PWCW: All of your major works involve various aspects of death, from Captain Marvel’s heart-wrenching demise to Adam Warlock’s time-bending solution to the horror of the Universal Church of Truth and his mad future self, and then to the events in “The Metamorphosis Odyssey,” “The Price” and “Dreadstar.” In the case of Vanth Dreadstar, it seems as if his very existence is defined and forged by great tragedy and the grisly deaths of those around him, so it would seem that death is a hero’s greatest obstacle, yet one that simply cannot be overcome.

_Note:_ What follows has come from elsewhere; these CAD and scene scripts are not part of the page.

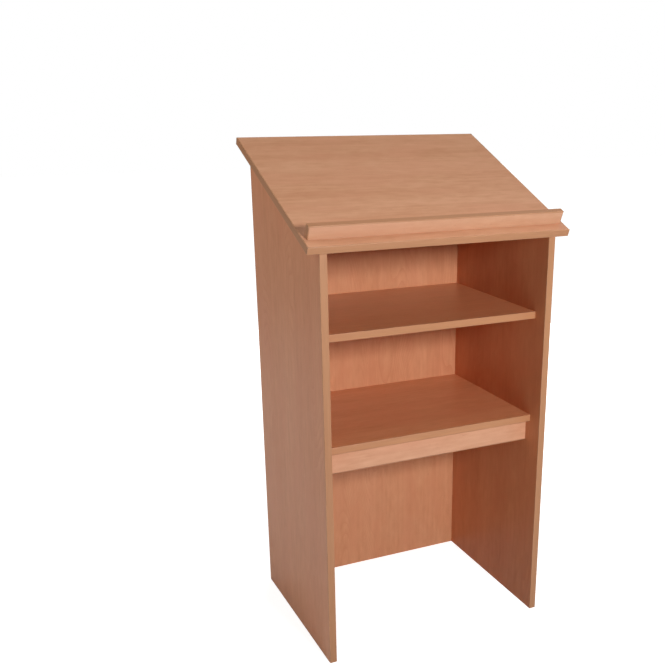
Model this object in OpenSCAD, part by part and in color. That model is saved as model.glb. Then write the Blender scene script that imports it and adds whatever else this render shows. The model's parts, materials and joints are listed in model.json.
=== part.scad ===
// Full-height lectern in beech-faced board, open on the speaker's side, with a sloping desk,
// a book stop, two shelves and a panel that faces the audience.
// x runs across the lectern, y from the speaker towards the audience, and z is up.
// The origin is on the floor, under the middle of the whole lectern.

/* [Carcass] */
// Width over the two side panels
carcass_w = 600; // [480:5:760]
// Depth of a side panel, from its speaker edge to its audience edge
side_depth = 465; // [400:5:560]
// Height of a side panel at its speaker edge
low_height = 1010; // [930:5:1100]
// Thickness of every board except the book stop
board_t = 18; // [16:1:22]
// How far the audience panel stands back from the side panels' audience edges
panel_inset = 3; // [0:1:20]

/* [Edge bands] */
// Thickness of the plastic edge bands
band_t = 2; // [1:0.5:3]
// Radius that the bands' corners are rounded to
band_r = 1.5; // [0.5:0.1:2]

/* [Desk] */
// Slope of the desk in degrees
desk_slope = 22.5; // [15:0.5:26]
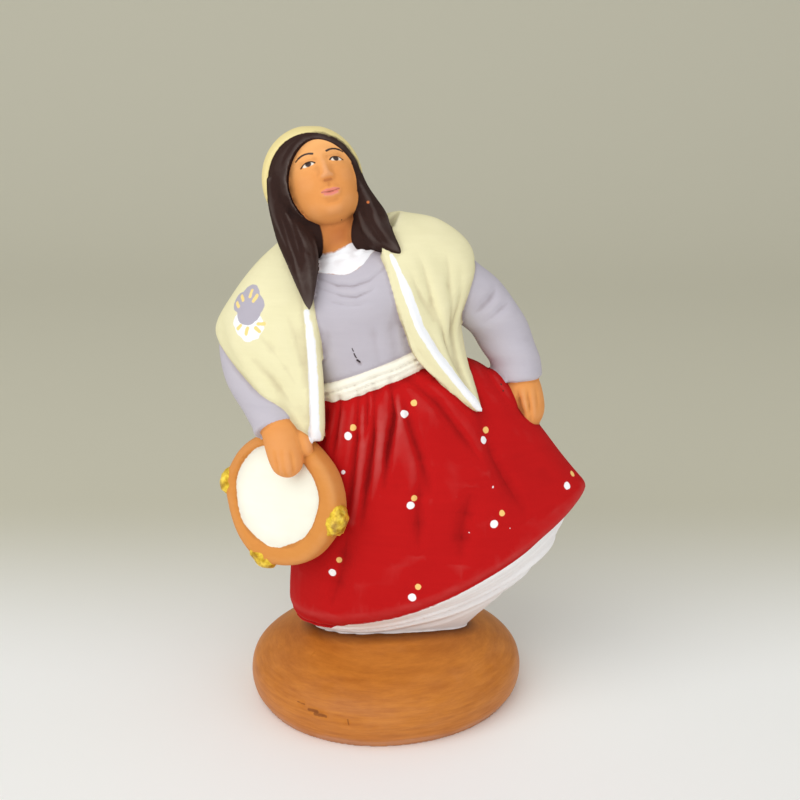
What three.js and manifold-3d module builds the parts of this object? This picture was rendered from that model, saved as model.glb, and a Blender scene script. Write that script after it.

Your thoughts on this?

PWCW: I think it was Norman Mailer who said, “All true stories end in death." From the start, it struck me that this game that comic book characters play must have some real world consequences, for the stories to have any merit. Most times, life or death is the highest stake a person can play for. Dreadstar, on the other hand, was conceived to be the ultimate anarchist. His stated goal was to right any horrible wrong he stumbled upon. In his later stories it became clear that he was much better at overthrowing evil than he was living in or aiding to run a fairer government or society. I set Vanth to have limits, just as all real people have.

PWCW: Do you have any upcoming projects that you’d like to fill our readers in on?

Jim Starlin: Come September, I have an art book coming out called A Life In Words and Pictures, from Desperado Publishing. Currently I’m finishing off a novel called Lazgood’s Boys that my agent should be receiving next week some time, if my wife can get me to stop tinkering with it. The downside of word processing: it’s quite possible to never end a work-in-progress.

Dreadstar: The Beginning is currently available at comics shops, bookstores and online.